##### Extracted information #####
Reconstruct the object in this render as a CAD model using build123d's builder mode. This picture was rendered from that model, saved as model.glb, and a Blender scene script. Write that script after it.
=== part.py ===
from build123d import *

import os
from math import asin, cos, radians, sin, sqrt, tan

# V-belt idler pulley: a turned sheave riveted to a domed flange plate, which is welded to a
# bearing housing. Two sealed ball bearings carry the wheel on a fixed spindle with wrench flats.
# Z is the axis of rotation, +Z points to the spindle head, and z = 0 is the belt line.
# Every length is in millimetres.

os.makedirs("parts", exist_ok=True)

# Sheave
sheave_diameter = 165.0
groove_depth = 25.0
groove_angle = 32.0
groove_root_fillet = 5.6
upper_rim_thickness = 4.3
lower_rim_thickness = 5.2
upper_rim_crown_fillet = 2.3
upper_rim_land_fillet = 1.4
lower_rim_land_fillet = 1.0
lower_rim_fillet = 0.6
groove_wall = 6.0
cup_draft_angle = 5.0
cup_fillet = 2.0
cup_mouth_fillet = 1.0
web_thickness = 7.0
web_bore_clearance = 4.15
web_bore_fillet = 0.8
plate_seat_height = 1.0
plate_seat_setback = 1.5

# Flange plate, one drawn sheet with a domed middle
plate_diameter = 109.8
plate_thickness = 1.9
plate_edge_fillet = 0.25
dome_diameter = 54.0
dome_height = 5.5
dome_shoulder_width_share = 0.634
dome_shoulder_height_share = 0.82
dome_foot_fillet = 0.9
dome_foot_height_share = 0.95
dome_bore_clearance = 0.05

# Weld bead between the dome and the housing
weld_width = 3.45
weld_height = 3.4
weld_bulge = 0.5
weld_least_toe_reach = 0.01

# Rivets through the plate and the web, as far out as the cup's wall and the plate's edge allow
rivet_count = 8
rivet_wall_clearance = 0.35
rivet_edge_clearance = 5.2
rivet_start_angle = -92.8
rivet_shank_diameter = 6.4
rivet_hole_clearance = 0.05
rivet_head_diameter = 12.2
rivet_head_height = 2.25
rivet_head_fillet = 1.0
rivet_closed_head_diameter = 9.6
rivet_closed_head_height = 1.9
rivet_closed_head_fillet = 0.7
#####
##### Extracted information #####
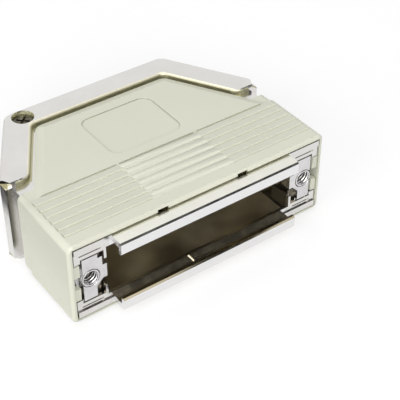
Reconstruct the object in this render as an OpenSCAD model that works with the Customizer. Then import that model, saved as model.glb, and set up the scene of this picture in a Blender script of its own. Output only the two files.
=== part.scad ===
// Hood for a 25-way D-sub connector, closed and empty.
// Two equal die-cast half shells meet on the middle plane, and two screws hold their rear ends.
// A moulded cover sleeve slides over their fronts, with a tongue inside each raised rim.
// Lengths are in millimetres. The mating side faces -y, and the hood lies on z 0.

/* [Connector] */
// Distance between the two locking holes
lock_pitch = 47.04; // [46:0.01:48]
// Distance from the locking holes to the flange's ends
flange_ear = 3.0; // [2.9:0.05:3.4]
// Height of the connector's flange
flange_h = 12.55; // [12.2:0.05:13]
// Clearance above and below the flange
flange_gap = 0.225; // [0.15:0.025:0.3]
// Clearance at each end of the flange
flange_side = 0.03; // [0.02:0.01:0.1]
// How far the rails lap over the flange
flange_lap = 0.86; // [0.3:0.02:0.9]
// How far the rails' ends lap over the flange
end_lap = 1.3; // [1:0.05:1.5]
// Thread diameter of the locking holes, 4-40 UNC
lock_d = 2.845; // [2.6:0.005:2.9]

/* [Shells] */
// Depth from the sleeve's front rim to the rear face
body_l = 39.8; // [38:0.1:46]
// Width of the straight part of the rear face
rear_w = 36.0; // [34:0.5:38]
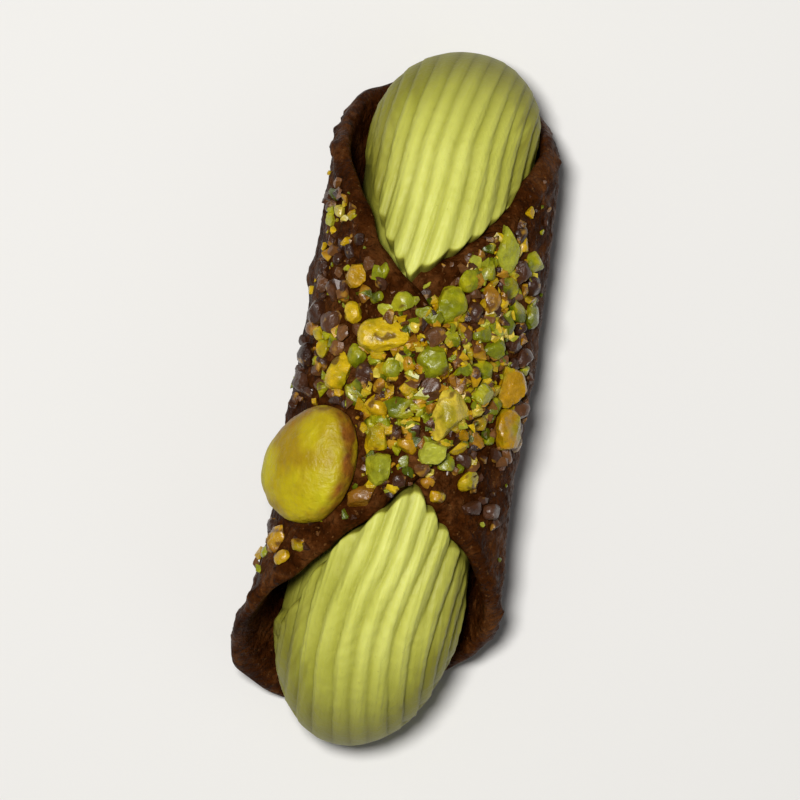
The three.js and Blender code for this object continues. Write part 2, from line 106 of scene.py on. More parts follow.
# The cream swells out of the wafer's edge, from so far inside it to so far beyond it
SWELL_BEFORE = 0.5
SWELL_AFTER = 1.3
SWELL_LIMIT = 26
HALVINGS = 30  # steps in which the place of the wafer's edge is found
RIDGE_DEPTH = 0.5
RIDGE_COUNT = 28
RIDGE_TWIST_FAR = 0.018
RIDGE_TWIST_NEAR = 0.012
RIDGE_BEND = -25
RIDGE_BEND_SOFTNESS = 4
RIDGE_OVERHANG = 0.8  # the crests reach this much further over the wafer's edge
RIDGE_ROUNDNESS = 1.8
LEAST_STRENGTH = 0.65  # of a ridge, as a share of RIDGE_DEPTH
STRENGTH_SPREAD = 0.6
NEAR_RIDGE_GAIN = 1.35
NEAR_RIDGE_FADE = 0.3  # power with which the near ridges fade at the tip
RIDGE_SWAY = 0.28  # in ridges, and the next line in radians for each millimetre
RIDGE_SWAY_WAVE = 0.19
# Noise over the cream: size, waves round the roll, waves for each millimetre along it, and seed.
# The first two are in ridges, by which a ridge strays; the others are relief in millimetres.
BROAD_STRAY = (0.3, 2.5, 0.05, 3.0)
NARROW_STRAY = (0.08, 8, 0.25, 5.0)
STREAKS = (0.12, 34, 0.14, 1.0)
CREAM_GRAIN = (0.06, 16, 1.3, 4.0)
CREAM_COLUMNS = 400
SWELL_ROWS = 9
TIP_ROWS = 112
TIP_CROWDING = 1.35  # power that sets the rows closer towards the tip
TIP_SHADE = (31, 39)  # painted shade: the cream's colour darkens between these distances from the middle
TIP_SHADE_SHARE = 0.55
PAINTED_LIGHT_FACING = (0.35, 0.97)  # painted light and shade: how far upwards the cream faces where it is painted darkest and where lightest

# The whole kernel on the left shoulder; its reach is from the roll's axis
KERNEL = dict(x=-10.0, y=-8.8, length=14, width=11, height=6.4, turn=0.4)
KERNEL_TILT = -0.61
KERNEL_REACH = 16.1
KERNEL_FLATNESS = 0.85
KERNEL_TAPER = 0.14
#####
##### Extracted information #####
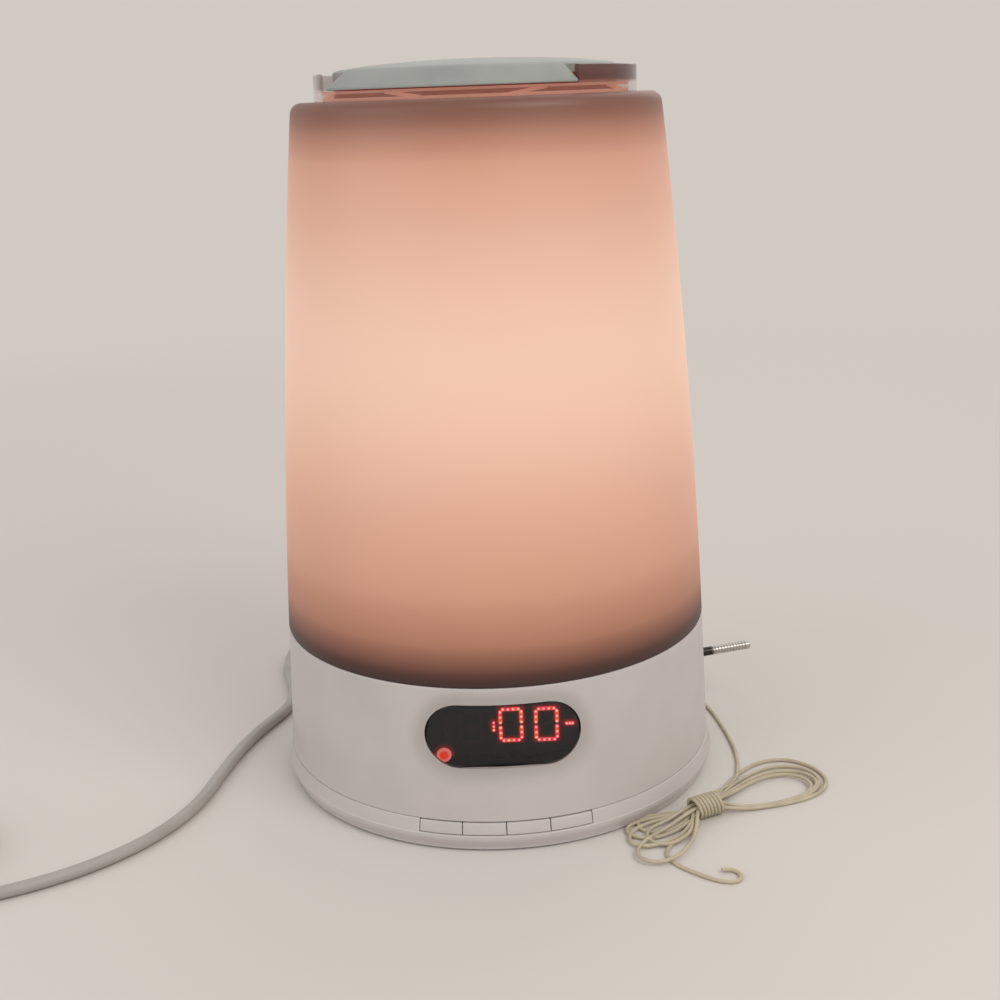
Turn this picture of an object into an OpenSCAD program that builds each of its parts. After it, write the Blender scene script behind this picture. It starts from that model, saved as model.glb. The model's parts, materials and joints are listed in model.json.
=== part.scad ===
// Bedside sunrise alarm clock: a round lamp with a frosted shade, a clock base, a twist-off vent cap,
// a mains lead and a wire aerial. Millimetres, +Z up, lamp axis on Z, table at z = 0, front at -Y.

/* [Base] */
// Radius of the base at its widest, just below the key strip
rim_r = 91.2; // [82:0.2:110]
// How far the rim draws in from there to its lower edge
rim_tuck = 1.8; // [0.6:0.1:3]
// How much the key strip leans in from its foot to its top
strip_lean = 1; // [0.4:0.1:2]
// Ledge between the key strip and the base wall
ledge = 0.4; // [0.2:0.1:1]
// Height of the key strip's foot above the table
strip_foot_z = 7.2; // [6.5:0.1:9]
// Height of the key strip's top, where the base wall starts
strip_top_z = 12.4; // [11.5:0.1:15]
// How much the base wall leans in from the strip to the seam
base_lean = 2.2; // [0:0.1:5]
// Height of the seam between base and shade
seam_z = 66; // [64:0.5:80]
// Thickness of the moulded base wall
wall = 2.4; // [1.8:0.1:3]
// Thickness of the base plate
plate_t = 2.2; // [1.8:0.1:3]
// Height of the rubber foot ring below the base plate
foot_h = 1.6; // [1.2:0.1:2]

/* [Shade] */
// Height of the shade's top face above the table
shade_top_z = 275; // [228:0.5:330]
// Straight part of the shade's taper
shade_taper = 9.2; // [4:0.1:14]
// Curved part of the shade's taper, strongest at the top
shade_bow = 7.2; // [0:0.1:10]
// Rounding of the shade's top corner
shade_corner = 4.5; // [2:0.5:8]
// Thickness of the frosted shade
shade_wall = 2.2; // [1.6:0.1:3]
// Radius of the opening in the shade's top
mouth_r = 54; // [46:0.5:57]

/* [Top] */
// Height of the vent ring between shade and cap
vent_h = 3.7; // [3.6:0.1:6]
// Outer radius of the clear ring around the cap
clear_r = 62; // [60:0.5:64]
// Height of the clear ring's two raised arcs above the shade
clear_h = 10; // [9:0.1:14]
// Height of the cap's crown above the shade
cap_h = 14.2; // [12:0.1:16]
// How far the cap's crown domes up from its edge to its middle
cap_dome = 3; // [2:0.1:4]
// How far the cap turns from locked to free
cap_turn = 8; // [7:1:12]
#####
# Set exercise
Exactly as written, return the lines from the line containing "Reconstruct the object in this render as a CAD" through the line containing "weld_least_toe_reach = 0.01", both included.

# Reply
Reconstruct the object in this render as a CAD model using build123d's builder mode. This picture was rendered from that model, saved as model.glb, and a Blender scene script. Write that script after it.
=== part.py ===
from build123d import *

import os
from math import asin, cos, radians, sin, sqrt, tan

# V-belt idler pulley: a turned sheave riveted to a domed flange plate, which is welded to a
# bearing housing. Two sealed ball bearings carry the wheel on a fixed spindle with wrench flats.
# Z is the axis of rotation, +Z points to the spindle head, and z = 0 is the belt line.
# Every length is in millimetres.

os.makedirs("parts", exist_ok=True)

# Sheave
sheave_diameter = 165.0
groove_depth = 25.0
groove_angle = 32.0
groove_root_fillet = 5.6
upper_rim_thickness = 4.3
lower_rim_thickness = 5.2
upper_rim_crown_fillet = 2.3
upper_rim_land_fillet = 1.4
lower_rim_land_fillet = 1.0
lower_rim_fillet = 0.6
groove_wall = 6.0
cup_draft_angle = 5.0
cup_fillet = 2.0
cup_mouth_fillet = 1.0
web_thickness = 7.0
web_bore_clearance = 4.15
web_bore_fillet = 0.8
plate_seat_height = 1.0
plate_seat_setback = 1.5

# Flange plate, one drawn sheet with a domed middle
plate_diameter = 109.8
plate_thickness = 1.9
plate_edge_fillet = 0.25
dome_diameter = 54.0
dome_height = 5.5
dome_shoulder_width_share = 0.634
dome_shoulder_height_share = 0.82
dome_foot_fillet = 0.9
dome_foot_height_share = 0.95
dome_bore_clearance = 0.05

# Weld bead between the dome and the housing
weld_width = 3.45
weld_height = 3.4
weld_bulge = 0.5
weld_least_toe_reach = 0.01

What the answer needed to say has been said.